- [Challenge]:
Copy out all of the data below with no alterations.

- [Raw data]:
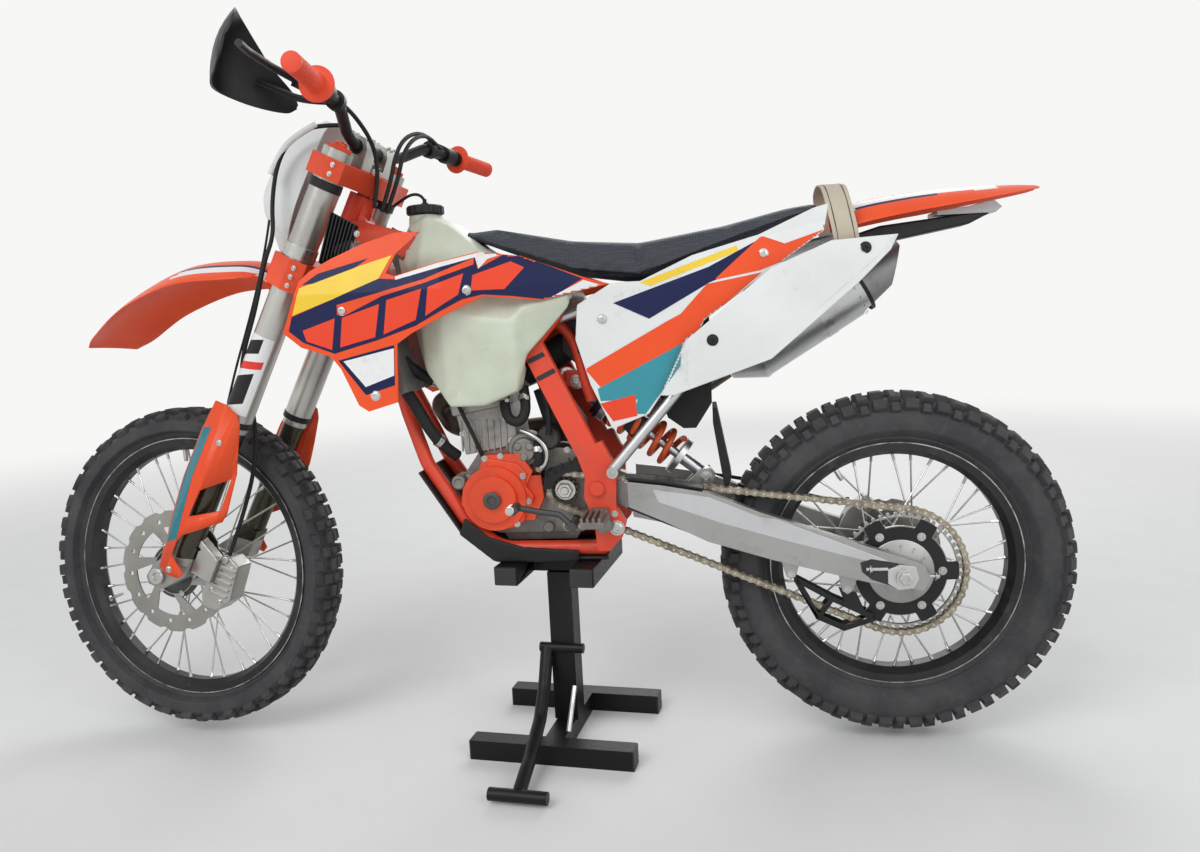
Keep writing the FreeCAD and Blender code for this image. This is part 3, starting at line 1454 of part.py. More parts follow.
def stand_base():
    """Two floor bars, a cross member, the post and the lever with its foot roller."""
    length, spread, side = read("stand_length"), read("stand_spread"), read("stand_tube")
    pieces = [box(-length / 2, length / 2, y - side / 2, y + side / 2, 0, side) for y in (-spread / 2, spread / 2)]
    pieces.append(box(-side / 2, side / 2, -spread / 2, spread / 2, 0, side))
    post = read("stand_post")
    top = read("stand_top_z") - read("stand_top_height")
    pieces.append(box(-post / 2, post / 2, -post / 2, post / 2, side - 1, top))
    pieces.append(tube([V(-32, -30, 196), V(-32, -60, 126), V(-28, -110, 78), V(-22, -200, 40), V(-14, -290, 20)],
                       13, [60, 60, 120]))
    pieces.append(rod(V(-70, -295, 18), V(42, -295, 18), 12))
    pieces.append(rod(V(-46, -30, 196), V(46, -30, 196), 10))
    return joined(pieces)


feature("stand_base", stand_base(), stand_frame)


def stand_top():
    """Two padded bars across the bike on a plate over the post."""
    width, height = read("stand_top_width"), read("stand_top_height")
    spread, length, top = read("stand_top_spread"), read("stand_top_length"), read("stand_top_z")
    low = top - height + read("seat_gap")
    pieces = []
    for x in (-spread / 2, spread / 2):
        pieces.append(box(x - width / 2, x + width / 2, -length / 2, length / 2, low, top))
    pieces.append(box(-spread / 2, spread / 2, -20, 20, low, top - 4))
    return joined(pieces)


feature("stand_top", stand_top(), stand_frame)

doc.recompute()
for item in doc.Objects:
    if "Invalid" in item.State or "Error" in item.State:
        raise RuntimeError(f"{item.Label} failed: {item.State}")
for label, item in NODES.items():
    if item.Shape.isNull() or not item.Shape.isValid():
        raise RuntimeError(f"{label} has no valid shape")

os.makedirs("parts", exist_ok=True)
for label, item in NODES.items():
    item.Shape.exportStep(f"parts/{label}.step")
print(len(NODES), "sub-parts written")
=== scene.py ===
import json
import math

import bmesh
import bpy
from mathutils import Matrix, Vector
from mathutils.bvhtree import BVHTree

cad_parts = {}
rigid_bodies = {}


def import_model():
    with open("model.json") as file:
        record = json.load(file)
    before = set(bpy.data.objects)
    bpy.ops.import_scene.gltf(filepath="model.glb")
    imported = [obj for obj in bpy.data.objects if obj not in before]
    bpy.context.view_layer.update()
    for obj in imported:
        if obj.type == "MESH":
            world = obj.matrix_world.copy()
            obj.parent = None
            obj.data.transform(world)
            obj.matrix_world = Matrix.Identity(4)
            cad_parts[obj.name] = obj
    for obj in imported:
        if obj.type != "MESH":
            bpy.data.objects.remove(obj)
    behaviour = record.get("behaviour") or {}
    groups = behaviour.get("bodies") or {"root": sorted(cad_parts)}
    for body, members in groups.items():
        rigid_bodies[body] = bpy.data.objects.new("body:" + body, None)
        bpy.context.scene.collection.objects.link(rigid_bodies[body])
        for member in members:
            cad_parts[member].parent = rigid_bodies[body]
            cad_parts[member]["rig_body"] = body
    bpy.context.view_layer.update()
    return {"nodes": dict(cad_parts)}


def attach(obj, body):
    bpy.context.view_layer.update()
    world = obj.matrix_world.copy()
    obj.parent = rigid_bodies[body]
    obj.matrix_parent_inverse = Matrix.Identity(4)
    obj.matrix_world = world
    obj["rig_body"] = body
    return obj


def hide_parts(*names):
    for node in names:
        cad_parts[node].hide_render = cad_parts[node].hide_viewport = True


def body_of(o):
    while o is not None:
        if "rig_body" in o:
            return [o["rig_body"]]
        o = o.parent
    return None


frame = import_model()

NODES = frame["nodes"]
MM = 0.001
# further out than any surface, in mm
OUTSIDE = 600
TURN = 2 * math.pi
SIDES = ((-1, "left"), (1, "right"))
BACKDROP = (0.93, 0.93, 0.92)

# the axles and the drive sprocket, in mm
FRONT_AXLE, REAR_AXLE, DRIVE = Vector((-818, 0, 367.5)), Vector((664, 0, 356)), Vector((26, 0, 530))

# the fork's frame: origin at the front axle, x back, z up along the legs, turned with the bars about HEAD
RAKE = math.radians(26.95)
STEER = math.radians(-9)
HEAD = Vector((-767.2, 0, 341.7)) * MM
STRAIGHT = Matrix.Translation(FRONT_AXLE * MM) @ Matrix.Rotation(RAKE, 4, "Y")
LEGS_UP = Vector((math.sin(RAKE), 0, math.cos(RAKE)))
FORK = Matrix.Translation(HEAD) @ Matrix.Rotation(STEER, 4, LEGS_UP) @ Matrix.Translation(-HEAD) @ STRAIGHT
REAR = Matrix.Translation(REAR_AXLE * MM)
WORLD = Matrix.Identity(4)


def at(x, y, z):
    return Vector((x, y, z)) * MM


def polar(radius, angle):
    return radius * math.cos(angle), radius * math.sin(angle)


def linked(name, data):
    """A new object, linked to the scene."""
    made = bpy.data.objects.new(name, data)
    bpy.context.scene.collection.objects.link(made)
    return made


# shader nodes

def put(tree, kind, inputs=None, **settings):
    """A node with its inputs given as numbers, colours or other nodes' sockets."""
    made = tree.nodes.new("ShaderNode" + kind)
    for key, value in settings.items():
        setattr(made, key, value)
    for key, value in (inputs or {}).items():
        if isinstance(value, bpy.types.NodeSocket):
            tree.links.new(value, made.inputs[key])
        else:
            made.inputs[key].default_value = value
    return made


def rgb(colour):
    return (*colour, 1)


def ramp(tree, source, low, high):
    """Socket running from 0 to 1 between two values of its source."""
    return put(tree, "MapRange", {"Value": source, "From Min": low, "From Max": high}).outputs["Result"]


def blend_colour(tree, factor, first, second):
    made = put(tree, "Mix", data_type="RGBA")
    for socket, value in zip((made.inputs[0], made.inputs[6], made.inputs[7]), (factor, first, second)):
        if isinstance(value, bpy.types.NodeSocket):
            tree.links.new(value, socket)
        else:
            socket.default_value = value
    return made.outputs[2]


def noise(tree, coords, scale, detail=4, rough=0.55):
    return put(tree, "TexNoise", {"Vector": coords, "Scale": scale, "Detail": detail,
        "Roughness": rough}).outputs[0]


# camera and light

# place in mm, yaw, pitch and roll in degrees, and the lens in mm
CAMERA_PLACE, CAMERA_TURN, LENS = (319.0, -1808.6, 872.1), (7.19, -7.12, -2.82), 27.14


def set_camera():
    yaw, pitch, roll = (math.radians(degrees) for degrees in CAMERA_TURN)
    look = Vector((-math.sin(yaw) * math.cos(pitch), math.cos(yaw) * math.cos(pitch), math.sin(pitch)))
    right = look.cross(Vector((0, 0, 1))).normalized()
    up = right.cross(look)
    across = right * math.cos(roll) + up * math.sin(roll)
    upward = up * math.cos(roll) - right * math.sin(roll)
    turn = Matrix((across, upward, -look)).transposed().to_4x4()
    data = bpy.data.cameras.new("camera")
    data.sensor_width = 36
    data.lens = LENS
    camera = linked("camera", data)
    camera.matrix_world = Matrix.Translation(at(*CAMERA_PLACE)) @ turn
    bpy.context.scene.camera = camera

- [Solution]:
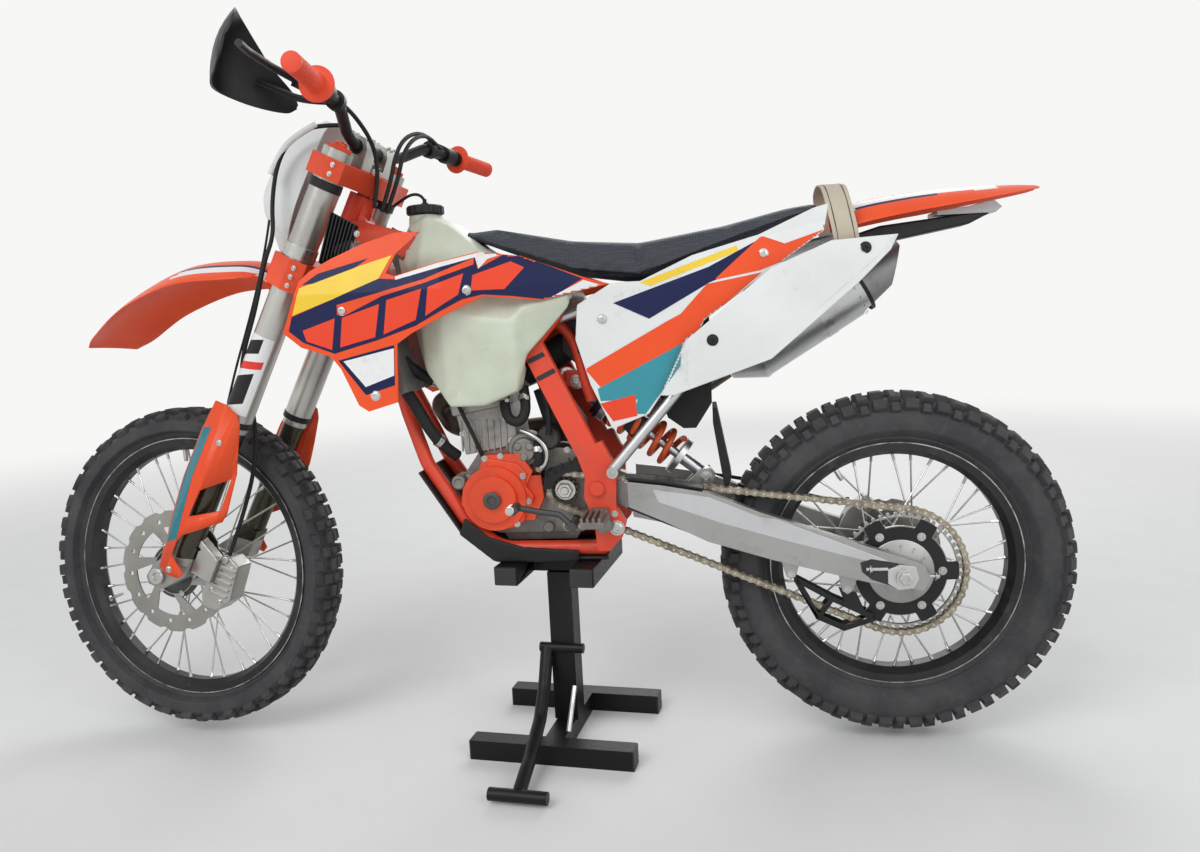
Keep writing the FreeCAD and Blender code for this image. This is part 3, starting at line 1454 of part.py. More parts follow.
def stand_base():
    """Two floor bars, a cross member, the post and the lever with its foot roller."""
    length, spread, side = read("stand_length"), read("stand_spread"), read("stand_tube")
    pieces = [box(-length / 2, length / 2, y - side / 2, y + side / 2, 0, side) for y in (-spread / 2, spread / 2)]
    pieces.append(box(-side / 2, side / 2, -spread / 2, spread / 2, 0, side))
    post = read("stand_post")
    top = read("stand_top_z") - read("stand_top_height")
    pieces.append(box(-post / 2, post / 2, -post / 2, post / 2, side - 1, top))
    pieces.append(tube([V(-32, -30, 196), V(-32, -60, 126), V(-28, -110, 78), V(-22, -200, 40), V(-14, -290, 20)],
                       13, [60, 60, 120]))
    pieces.append(rod(V(-70, -295, 18), V(42, -295, 18), 12))
    pieces.append(rod(V(-46, -30, 196), V(46, -30, 196), 10))
    return joined(pieces)


feature("stand_base", stand_base(), stand_frame)


def stand_top():
    """Two padded bars across the bike on a plate over the post."""
    width, height = read("stand_top_width"), read("stand_top_height")
    spread, length, top = read("stand_top_spread"), read("stand_top_length"), read("stand_top_z")
    low = top - height + read("seat_gap")
    pieces = []
    for x in (-spread / 2, spread / 2):
        pieces.append(box(x - width / 2, x + width / 2, -length / 2, length / 2, low, top))
    pieces.append(box(-spread / 2, spread / 2, -20, 20, low, top - 4))
    return joined(pieces)


feature("stand_top", stand_top(), stand_frame)

doc.recompute()
for item in doc.Objects:
    if "Invalid" in item.State or "Error" in item.State:
        raise RuntimeError(f"{item.Label} failed: {item.State}")
for label, item in NODES.items():
    if item.Shape.isNull() or not item.Shape.isValid():
        raise RuntimeError(f"{label} has no valid shape")

os.makedirs("parts", exist_ok=True)
for label, item in NODES.items():
    item.Shape.exportStep(f"parts/{label}.step")
print(len(NODES), "sub-parts written")
=== scene.py ===
import json
import math

import bmesh
import bpy
from mathutils import Matrix, Vector
from mathutils.bvhtree import BVHTree

cad_parts = {}
rigid_bodies = {}


def import_model():
    with open("model.json") as file:
        record = json.load(file)
    before = set(bpy.data.objects)
    bpy.ops.import_scene.gltf(filepath="model.glb")
    imported = [obj for obj in bpy.data.objects if obj not in before]
    bpy.context.view_layer.update()
    for obj in imported:
        if obj.type == "MESH":
            world = obj.matrix_world.copy()
            obj.parent = None
            obj.data.transform(world)
            obj.matrix_world = Matrix.Identity(4)
            cad_parts[obj.name] = obj
    for obj in imported:
        if obj.type != "MESH":
            bpy.data.objects.remove(obj)
    behaviour = record.get("behaviour") or {}
    groups = behaviour.get("bodies") or {"root": sorted(cad_parts)}
    for body, members in groups.items():
        rigid_bodies[body] = bpy.data.objects.new("body:" + body, None)
        bpy.context.scene.collection.objects.link(rigid_bodies[body])
        for member in members:
            cad_parts[member].parent = rigid_bodies[body]
            cad_parts[member]["rig_body"] = body
    bpy.context.view_layer.update()
    return {"nodes": dict(cad_parts)}


def attach(obj, body):
    bpy.context.view_layer.update()
    world = obj.matrix_world.copy()
    obj.parent = rigid_bodies[body]
    obj.matrix_parent_inverse = Matrix.Identity(4)
    obj.matrix_world = world
    obj["rig_body"] = body
    return obj


def hide_parts(*names):
    for node in names:
        cad_parts[node].hide_render = cad_parts[node].hide_viewport = True


def body_of(o):
    while o is not None:
        if "rig_body" in o:
            return [o["rig_body"]]
        o = o.parent
    return None


frame = import_model()

NODES = frame["nodes"]
MM = 0.001
# further out than any surface, in mm
OUTSIDE = 600
TURN = 2 * math.pi
SIDES = ((-1, "left"), (1, "right"))
BACKDROP = (0.93, 0.93, 0.92)

# the axles and the drive sprocket, in mm
FRONT_AXLE, REAR_AXLE, DRIVE = Vector((-818, 0, 367.5)), Vector((664, 0, 356)), Vector((26, 0, 530))

# the fork's frame: origin at the front axle, x back, z up along the legs, turned with the bars about HEAD
RAKE = math.radians(26.95)
STEER = math.radians(-9)
HEAD = Vector((-767.2, 0, 341.7)) * MM
STRAIGHT = Matrix.Translation(FRONT_AXLE * MM) @ Matrix.Rotation(RAKE, 4, "Y")
LEGS_UP = Vector((math.sin(RAKE), 0, math.cos(RAKE)))
FORK = Matrix.Translation(HEAD) @ Matrix.Rotation(STEER, 4, LEGS_UP) @ Matrix.Translation(-HEAD) @ STRAIGHT
REAR = Matrix.Translation(REAR_AXLE * MM)
WORLD = Matrix.Identity(4)


def at(x, y, z):
    return Vector((x, y, z)) * MM


def polar(radius, angle):
    return radius * math.cos(angle), radius * math.sin(angle)


def linked(name, data):
    """A new object, linked to the scene."""
    made = bpy.data.objects.new(name, data)
    bpy.context.scene.collection.objects.link(made)
    return made


# shader nodes

def put(tree, kind, inputs=None, **settings):
    """A node with its inputs given as numbers, colours or other nodes' sockets."""
    made = tree.nodes.new("ShaderNode" + kind)
    for key, value in settings.items():
        setattr(made, key, value)
    for key, value in (inputs or {}).items():
        if isinstance(value, bpy.types.NodeSocket):
            tree.links.new(value, made.inputs[key])
        else:
            made.inputs[key].default_value = value
    return made


def rgb(colour):
    return (*colour, 1)


def ramp(tree, source, low, high):
    """Socket running from 0 to 1 between two values of its source."""
    return put(tree, "MapRange", {"Value": source, "From Min": low, "From Max": high}).outputs["Result"]


def blend_colour(tree, factor, first, second):
    made = put(tree, "Mix", data_type="RGBA")
    for socket, value in zip((made.inputs[0], made.inputs[6], made.inputs[7]), (factor, first, second)):
        if isinstance(value, bpy.types.NodeSocket):
            tree.links.new(value, socket)
        else:
            socket.default_value = value
    return made.outputs[2]


def noise(tree, coords, scale, detail=4, rough=0.55):
    return put(tree, "TexNoise", {"Vector": coords, "Scale": scale, "Detail": detail,
        "Roughness": rough}).outputs[0]


# camera and light

# place in mm, yaw, pitch and roll in degrees, and the lens in mm
CAMERA_PLACE, CAMERA_TURN, LENS = (319.0, -1808.6, 872.1), (7.19, -7.12, -2.82), 27.14


def set_camera():
    yaw, pitch, roll = (math.radians(degrees) for degrees in CAMERA_TURN)
    look = Vector((-math.sin(yaw) * math.cos(pitch), math.cos(yaw) * math.cos(pitch), math.sin(pitch)))
    right = look.cross(Vector((0, 0, 1))).normalized()
    up = right.cross(look)
    across = right * math.cos(roll) + up * math.sin(roll)
    upward = up * math.cos(roll) - right * math.sin(roll)
    turn = Matrix((across, upward, -look)).transposed().to_4x4()
    data = bpy.data.cameras.new("camera")
    data.sensor_width = 36
    data.lens = LENS
    camera = linked("camera", data)
    camera.matrix_world = Matrix.Translation(at(*CAMERA_PLACE)) @ turn
    bpy.context.scene.camera = camera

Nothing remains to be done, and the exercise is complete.